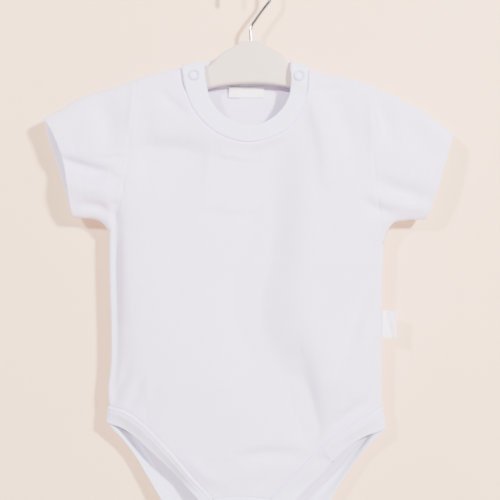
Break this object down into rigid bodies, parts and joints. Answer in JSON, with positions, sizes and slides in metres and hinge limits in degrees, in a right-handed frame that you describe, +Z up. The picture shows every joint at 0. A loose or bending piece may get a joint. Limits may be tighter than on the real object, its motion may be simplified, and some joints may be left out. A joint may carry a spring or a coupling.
{
  "type": "baby onesie on a hanger",
  "caption": "Short-sleeved cotton baby bodysuit with a ribbed neck, bound leg openings and snaps, hung on a moulded hanger with a wire hook.",
  "frame": {"origin": "the inside of the top of the hanger's hook, where it rests on a rail or peg", "axes": "+Z up, along the hook's shank; -Y is the way the garment's front faces; +X to the right as seen from the front"},
  "size_m": [0.3377, 0.0268, 0.4707],
  "materials": {
    "jersey": "fine cotton jersey, matt, white with a faint lilac cast",
    "rib": "one by one cotton rib, matt, white",
    "snap": "pale lilac-white enamelled ring snap",
    "label": "woven satin ribbon, blank",
    "hanger": "moulded plastic, cream, satin",
    "hook": "bright plated wire"
  },
  "bodies": {
    "root": {"front_panel": "jersey", "back_panel": "jersey", "sleeve_left": "jersey", "sleeve_right": "jersey", "neck_band_front": "rib", "neck_band_back": "rib", "leg_binding_left": "rib", "leg_binding_right": "rib", "crotch_placket_front": "rib", "crotch_placket_back": "rib", "shoulder_snap_left": "snap", "shoulder_snap_right": "snap", "crotch_snap_left": "snap", "crotch_snap_middle": "snap", "crotch_snap_right": "snap", "neck_label": "label", "side_label": "label", "hanger_body": "hanger", "hanger_hook": "hook"}
  },
  "joints": []
}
◇ ◇ ◇ ◇ ◇ ◇ ◇
### [REQUIRED TASK]
Find "joints". Copy every line it occurs in.

### [THE ANSWER]
Break this object down into rigid bodies, parts and joints. Answer in JSON, with positions, sizes and slides in metres and hinge limits in degrees, in a right-handed frame that you describe, +Z up. The picture shows every joint at 0. A loose or bending piece may get a joint. Limits may be tighter than on the real object, its motion may be simplified, and some joints may be left out. A joint may carry a spring or a coupling.
  "joints": []